The other major reason for the move, however, was for the introduction of more non-linear instruments: Ice hopes to launch index options by the end of the second quarter of next year. The clearing house wanted to introduce the new framework to better account for strategies like straddles, strangles or butterflies, says Ivanov, which can be affected by big moves in implied volatility, despite there being no significant move in the underlying instrument.

“A stress-based approach utilises a fairly small set of scenarios, that typically includes some significant credit spread widening or tightening outcomes,” says Ivanov. “However, the set doesn’t incorporate many scenarios encapsulating more moderate market moves that may lead to increased risk in portfolios with non-linear instruments as CDS options. You could have a very well-controlled and well-hedged delta risk, but the implied volatility or gamma risk, for example, of an options strategy can be very significant. In these cases, one needs a wide range of well-constructed scenarios to probe the many potential market outcomes, something the Monte Carlo approach does very well.”
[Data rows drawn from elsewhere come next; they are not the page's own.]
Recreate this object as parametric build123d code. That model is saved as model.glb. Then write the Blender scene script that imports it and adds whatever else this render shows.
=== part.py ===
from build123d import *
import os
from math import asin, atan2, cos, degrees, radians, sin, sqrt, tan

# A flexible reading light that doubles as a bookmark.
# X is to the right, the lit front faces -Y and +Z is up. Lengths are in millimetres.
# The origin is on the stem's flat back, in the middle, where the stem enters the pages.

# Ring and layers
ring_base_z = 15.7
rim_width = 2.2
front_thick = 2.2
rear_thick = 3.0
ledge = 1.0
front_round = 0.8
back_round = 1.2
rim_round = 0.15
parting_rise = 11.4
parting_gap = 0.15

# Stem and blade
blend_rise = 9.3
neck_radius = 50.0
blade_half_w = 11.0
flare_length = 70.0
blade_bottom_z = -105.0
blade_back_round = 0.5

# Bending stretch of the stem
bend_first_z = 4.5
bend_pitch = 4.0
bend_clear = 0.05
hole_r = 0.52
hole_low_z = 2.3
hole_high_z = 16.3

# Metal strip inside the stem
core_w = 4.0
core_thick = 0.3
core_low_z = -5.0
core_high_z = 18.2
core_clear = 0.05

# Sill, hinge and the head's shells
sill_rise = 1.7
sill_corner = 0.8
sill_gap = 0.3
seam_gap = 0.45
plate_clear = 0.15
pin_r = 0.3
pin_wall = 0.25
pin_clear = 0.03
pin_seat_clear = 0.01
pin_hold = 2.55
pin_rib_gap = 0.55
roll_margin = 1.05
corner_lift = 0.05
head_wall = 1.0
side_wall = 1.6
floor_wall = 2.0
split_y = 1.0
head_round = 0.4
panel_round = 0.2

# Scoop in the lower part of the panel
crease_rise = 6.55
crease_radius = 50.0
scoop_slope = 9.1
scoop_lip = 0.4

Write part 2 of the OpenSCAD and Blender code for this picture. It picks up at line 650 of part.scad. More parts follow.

The move to the methodology was well telegraphed to the market. After 2012, regulators and members started receiving quarterly back-testing results indicating the difference in performance between the stress-based approach and the Monte Carlo framework. Buy-side participants received reports three months before the February 2019 launch date. The CFTC and SEC approved the model in just three months, in part due to their familiarity with the methodology after years of back-testing reports.

Members say the switch was handled smoothly, and praise the robustness of the new model.
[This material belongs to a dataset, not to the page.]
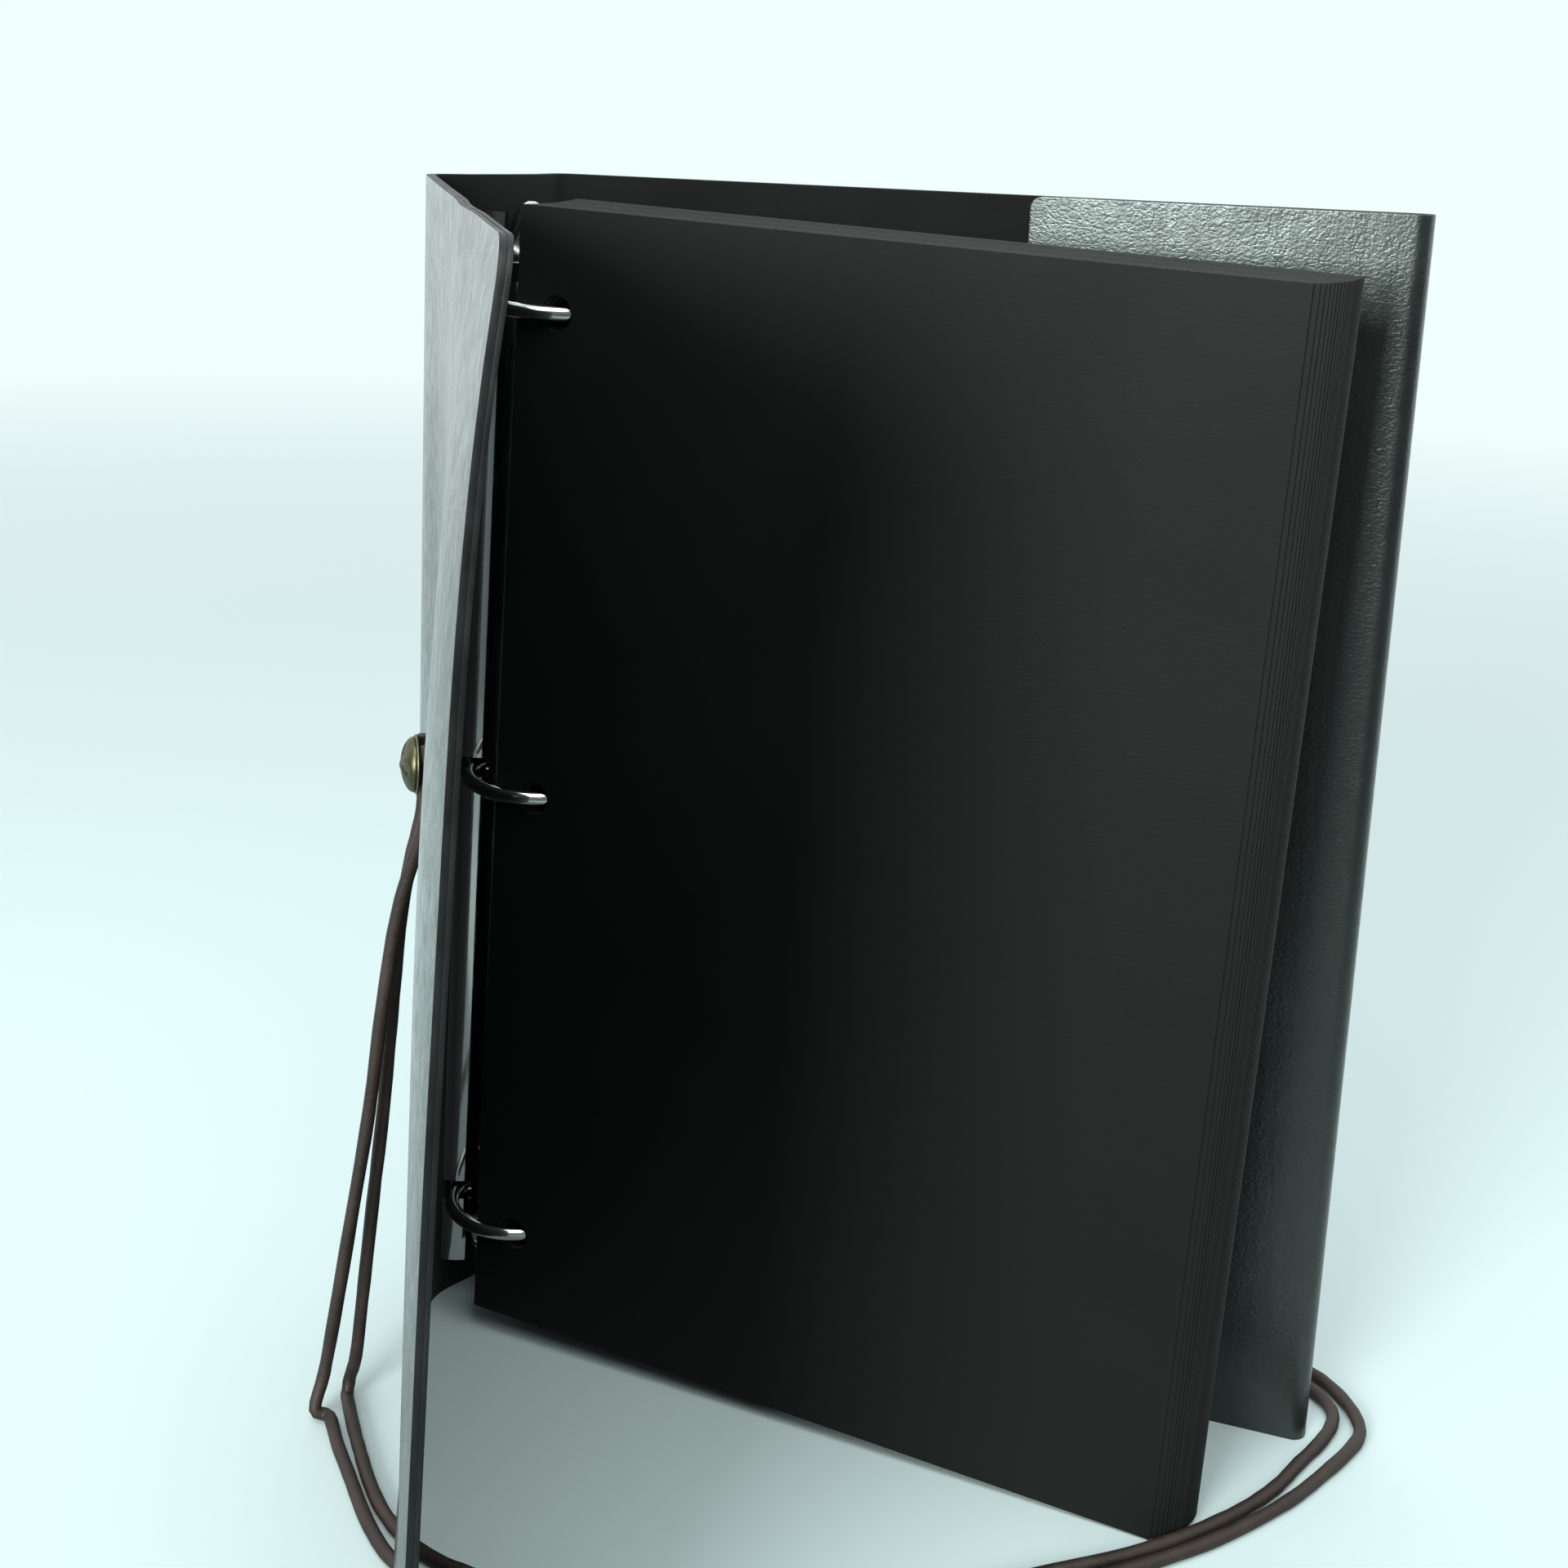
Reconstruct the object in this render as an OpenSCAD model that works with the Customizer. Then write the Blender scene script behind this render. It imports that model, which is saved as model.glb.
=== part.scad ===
// Photo album: a wrap cover of lined leather standing open on its lower edges,
// a three-ring mechanism on the spine, loose card sheets, and a thong on a button.
// Units are millimetres. Z is up, X runs to the right, Y runs away from the viewer.
// The origin is the middle of the spine's foot on the floor.

/* [Cover] */
// Height of the cover from its lower edge to its upper edge
cover_height = 271; // [262:0.5:290]
// Width of the spine between its two folds
spine_width = 36; // [36:0.5:44]
// Width of the front cover from fold to free edge
front_width = 191; // [184:0.5:210]
// Width of the back cover from the spine fold to the outside of the flap fold
back_width = 189; // [184:0.5:210]
// Width of the flap that is folded inwards
flap_width = 77; // [40:0.5:90]
// Thickness of the outer leather
leather_thick = 1.2; // [0.8:0.1:1.5]
// Thickness of the suede lining
lining_thick = 0.8; // [0.5:0.1:1]
// Rounding of the cover's free corners
corner_r = 6; // [2:0.5:14]
// Distance between the middles of the two layers at the flap fold
fold_pitch = 4.5; // [4:0.1:7]
// Distance that the front cover's free edge stands outwards at the floor
swell_low = 13.5; // [12:0.5:15]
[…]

“We spent a lot of time reviewing the Monte Carlo framework and making sure it was appropriately calibrated,” says a CDS expert at a large US bank. “We think a framework like this actually helps the clearing house better understand changing market conditions, and that’s where traditional models break down.”

Primary force

The new model comes at a time when Ice Clear Credit remains dominant across several segments of the CDS market: the clearing house is set to trump volumes from last year in iTraxx credit derivatives in the Apac region and growth in client single-name volumes.

Like all models, the Monte Carlo-based approach has its detractors, with some saying these models are difficult for some clients to understand or replicate. Ice’s competitor LCH uses a VAR-based methodology for its CDS business, having jettisoned a Monte Carlo method for this reason. Ice Clear Credit’s sister clearing house for futures and options in Europe is opting for a simpler historical simulation value-at-risk based approach.

However, Ice is convinced that for parsing risk in credit derivatives markets, the Monte Carlo-based approach is the most sensible way forward.

“The CDS market requires a greater set of scenarios that goes beyond what has been observed in the past,” says Ivanov. “If a reference entity has never defaulted or approached a near-default state, pure historical simulations would not capture the potential risk.”